EY break-up: valuation suffers without its China advisory
As global markets have fractured, so too have EY’s plans to create a worldwide consulting and advisory specialist. This week, bosses at the Big Four accountancy partnership approved plans to create a separate advisory unit. Yet EY’s Greater China consultants will stay put with auditors.
Beijing watchdogs have not approved the restructuring. EY’s 13,000 partners will decide later this year how much this added wrinkle matters when they vote on an already complicated restructuring.
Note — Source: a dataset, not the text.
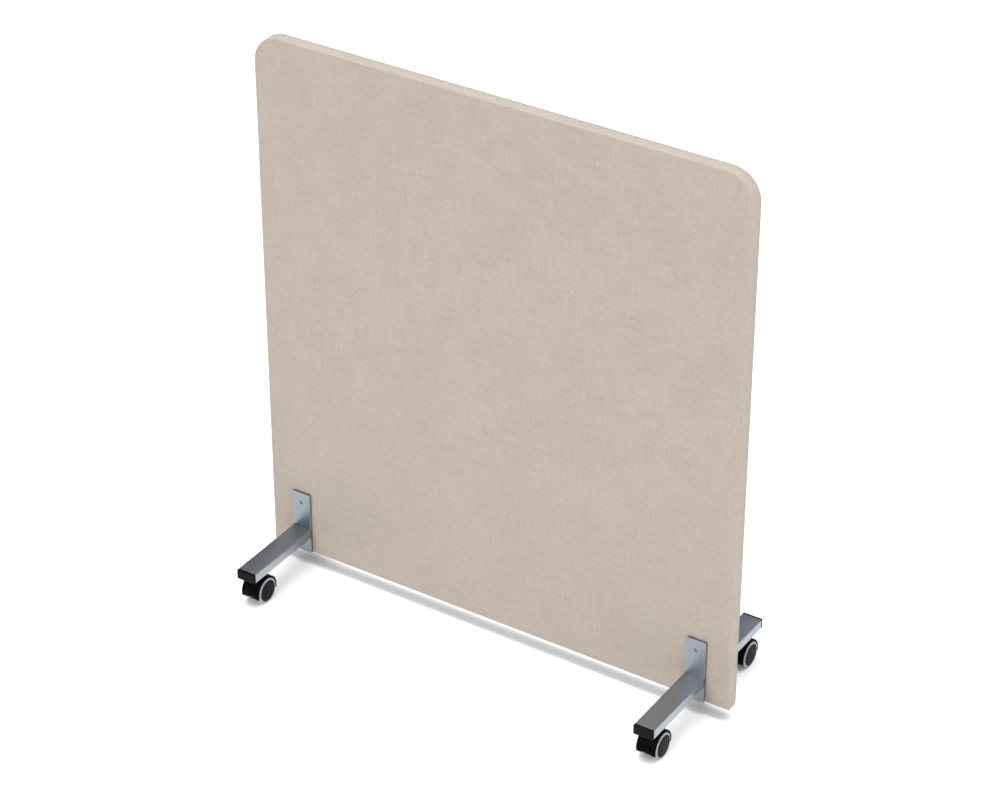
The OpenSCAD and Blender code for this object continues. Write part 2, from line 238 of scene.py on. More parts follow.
def wood_material(name, dark, light, along):
    """Planed wood, its grain drawn out along one axis."""
    n = Nodes(name)
    scale = tuple(6.0 if axis == along else 140.0 for axis in range(3))
    grain = n.noise(n.place("Object", scale), detail=6.0, rough=0.6)
    return n.finish(n.mix(n.span(grain, 0.3, 0.7), dark, light), 0.65,
                    n.bump(grain, 0.1 * MM, 0.4))


def fibre_material(name, dark, light, scale):
    """Matted fibres, for the board and the wadding."""
    n = Nodes(name)
    fibre = n.noise(n.place("Object", (scale, scale, scale)), detail=6.0, rough=0.7)
    return n.finish(n.mix(n.span(fibre, 0.3, 0.7), dark, light), 0.9,
                    n.bump(fibre, 0.3 * MM, 0.6))


def tape_material():
    """Black hook-and-loop tape with fine ribs across it."""
    n = Nodes("black_tape")
    fuzz = n.noise(n.place("Object", (900.0, 900.0, 900.0)), detail=3.0)
    ribs = n.noise(n.place("Object", (700.0, 30.0, 30.0)), detail=1.0)
    return n.finish(n.mix(n.span(fuzz, 0.3, 0.7), (0.012, 0.012, 0.012), (0.05, 0.05, 0.05)),
                    0.95, n.bump(ribs, 0.3 * MM, 0.6))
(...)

The importance of this loss is moot, partly due to a lack of publicly available data. EY has said that its 29 offices in mainland China, Hong Kong, Macau and Taiwan employed 22,000 last year. That makes up 37 per cent of EY’s Asia-Pacific workforce, including the audit side. Though public figures for its China business are not available, Asia-Pacific produced $6.6bn of revenues last year, hinting at a $2bn plus business.
The question is how much China’s exclusion matters to EY’s other partners. Carmine Di Sibio, EY’s global chair and chief executive, has ranked it among the partnership’s top 15 markets. Its advisory teams will have been busy in recent years. Though Hong Kong’s hot IPO market has slowed in 2022, the mainland markets have shown resilience. Indeed, in the first half, mainland IPOs were up 7 per cent year on year to $35bn, more than double the value in the US.
Lex has estimated an enterprise value for the global advisory unit at $80bn. That is based on an assumed $26bn of revenues for its consulting and advisory unit and similar operating margins and multiples to peers such as Accenture and Capgemini. Assume half of EY’s China revenues sit outside audit. Removing its greater China business shrinks the valuation by perhaps $2bn. Not so much, but EY wants to list the global consultancy late next year.
EY touts its global expertise with clients. Maintaining that image would be harder without offering the insights from its China consulting teams.